## Task statement
Extract the lines that hold the string "bodies".

## Source data
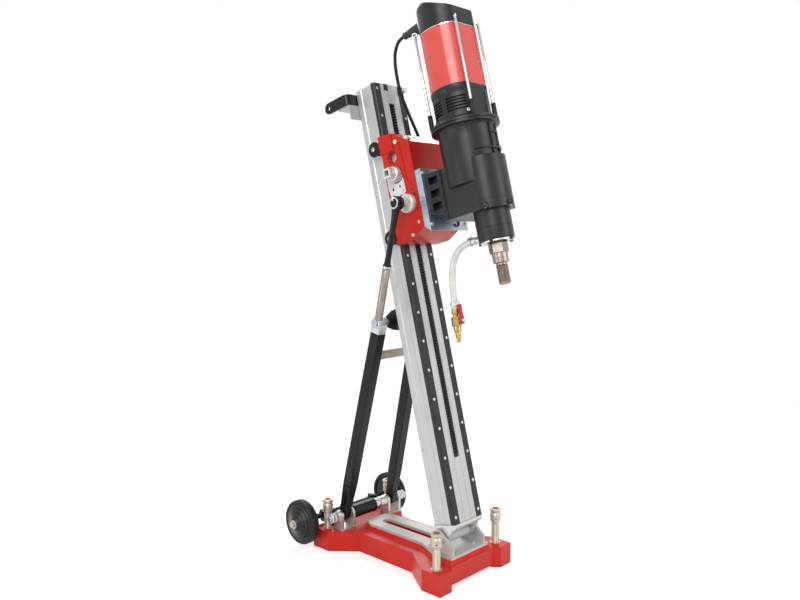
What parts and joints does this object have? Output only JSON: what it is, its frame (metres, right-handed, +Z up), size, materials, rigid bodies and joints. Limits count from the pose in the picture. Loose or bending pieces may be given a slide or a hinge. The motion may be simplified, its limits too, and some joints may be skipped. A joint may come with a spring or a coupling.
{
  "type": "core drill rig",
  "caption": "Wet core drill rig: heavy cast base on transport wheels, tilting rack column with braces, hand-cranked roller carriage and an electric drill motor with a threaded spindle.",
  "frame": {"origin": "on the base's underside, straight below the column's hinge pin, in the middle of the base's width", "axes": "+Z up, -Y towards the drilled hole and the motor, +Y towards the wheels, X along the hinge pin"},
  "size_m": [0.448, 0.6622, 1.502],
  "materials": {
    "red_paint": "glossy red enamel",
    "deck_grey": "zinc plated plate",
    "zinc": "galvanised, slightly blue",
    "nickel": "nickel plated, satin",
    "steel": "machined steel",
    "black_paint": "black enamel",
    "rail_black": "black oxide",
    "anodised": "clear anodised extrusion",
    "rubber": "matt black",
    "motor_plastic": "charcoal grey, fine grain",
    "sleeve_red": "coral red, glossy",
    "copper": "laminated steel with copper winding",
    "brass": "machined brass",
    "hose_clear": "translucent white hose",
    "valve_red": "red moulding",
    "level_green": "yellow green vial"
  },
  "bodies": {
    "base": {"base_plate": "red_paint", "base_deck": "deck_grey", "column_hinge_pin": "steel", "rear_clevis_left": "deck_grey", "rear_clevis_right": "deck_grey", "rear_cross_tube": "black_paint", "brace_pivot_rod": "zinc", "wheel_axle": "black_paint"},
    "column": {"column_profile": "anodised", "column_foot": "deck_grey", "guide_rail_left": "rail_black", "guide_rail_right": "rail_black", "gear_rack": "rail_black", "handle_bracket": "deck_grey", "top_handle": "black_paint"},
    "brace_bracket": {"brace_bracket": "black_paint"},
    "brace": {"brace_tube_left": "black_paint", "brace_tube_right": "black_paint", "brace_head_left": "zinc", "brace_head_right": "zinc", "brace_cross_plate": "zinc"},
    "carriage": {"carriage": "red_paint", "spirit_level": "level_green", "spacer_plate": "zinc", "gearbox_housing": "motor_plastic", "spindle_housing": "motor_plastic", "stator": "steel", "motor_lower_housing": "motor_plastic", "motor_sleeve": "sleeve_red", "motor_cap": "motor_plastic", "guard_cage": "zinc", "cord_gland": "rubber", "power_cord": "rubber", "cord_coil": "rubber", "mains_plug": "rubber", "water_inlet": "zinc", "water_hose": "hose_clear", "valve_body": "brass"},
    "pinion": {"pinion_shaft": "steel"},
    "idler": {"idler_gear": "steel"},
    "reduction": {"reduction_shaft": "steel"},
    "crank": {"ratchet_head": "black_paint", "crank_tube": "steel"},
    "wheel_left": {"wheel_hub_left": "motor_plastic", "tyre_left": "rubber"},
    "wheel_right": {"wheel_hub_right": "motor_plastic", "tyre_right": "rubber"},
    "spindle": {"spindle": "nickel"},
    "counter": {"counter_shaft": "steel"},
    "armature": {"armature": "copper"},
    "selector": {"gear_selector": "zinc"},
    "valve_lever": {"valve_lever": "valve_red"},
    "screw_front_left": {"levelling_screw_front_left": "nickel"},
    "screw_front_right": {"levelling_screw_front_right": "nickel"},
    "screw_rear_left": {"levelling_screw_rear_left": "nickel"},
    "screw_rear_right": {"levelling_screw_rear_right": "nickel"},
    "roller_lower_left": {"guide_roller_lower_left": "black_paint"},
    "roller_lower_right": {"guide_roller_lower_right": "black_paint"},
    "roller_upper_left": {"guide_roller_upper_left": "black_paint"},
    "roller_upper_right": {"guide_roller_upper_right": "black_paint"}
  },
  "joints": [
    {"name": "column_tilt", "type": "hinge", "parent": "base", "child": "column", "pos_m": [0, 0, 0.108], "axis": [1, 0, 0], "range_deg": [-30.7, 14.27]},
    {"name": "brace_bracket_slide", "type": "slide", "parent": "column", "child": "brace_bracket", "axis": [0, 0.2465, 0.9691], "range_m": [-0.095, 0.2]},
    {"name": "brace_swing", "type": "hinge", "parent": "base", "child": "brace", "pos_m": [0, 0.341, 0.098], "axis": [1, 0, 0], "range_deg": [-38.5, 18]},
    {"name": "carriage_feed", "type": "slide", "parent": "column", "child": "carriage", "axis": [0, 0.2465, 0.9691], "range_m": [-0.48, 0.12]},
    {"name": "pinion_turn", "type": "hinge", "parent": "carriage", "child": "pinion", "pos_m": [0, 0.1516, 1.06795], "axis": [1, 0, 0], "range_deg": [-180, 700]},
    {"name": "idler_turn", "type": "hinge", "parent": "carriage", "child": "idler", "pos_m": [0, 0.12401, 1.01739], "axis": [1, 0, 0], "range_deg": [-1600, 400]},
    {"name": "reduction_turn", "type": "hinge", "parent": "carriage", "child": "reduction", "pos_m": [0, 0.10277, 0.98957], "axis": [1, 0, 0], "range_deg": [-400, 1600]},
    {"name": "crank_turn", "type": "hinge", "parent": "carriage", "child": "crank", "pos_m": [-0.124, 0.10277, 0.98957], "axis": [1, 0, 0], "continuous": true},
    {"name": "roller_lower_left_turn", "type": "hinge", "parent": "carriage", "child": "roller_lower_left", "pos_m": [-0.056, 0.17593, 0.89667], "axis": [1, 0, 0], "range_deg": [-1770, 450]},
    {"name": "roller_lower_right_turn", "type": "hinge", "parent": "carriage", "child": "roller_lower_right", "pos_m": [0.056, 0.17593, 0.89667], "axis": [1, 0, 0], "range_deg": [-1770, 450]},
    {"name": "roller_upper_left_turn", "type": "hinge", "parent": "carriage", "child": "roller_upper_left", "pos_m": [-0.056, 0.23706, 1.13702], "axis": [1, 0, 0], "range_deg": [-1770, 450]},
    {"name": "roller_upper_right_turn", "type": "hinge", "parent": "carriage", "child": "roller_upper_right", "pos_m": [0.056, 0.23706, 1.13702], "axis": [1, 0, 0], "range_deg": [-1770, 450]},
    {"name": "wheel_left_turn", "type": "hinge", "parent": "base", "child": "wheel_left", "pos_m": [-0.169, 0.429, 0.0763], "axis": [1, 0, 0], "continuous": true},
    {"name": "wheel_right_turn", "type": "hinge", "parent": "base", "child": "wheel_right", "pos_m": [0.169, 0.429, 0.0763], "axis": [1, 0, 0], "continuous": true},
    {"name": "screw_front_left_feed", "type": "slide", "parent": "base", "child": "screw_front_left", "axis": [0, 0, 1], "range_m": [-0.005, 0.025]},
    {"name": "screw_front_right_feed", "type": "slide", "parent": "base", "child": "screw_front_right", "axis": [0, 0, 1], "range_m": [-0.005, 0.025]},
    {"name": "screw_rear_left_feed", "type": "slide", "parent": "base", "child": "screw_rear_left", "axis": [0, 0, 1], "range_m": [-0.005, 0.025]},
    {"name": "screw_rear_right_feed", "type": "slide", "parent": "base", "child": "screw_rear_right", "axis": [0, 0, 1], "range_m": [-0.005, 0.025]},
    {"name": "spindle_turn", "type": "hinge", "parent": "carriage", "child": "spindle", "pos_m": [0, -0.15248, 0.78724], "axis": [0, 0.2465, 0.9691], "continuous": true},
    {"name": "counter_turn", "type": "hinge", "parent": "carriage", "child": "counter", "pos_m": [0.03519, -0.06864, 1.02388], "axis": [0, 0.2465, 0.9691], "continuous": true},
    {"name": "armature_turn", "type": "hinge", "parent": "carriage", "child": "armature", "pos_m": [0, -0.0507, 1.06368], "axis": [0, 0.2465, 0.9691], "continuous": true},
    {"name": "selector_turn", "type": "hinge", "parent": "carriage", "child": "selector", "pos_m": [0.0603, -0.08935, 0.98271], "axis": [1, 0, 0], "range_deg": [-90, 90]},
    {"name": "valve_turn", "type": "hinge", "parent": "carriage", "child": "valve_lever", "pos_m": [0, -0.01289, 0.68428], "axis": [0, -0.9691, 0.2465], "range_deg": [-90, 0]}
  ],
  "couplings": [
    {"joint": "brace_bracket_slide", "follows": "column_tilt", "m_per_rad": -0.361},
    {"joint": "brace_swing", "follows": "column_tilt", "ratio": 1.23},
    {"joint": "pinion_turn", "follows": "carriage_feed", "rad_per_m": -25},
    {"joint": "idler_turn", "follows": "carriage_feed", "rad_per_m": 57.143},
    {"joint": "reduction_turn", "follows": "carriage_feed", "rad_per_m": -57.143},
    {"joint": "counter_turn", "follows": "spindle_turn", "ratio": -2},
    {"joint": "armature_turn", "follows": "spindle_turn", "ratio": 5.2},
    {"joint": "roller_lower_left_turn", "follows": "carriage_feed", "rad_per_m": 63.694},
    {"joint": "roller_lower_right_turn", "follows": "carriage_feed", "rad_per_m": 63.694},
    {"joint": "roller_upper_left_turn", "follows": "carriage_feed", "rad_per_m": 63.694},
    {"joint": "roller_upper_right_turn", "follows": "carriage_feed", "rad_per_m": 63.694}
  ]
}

## Output for this exercise
What parts and joints does this object have? Output only JSON: what it is, its frame (metres, right-handed, +Z up), size, materials, rigid bodies and joints. Limits count from the pose in the picture. Loose or bending pieces may be given a slide or a hinge. The motion may be simplified, its limits too, and some joints may be skipped. A joint may come with a spring or a coupling.
  "bodies": {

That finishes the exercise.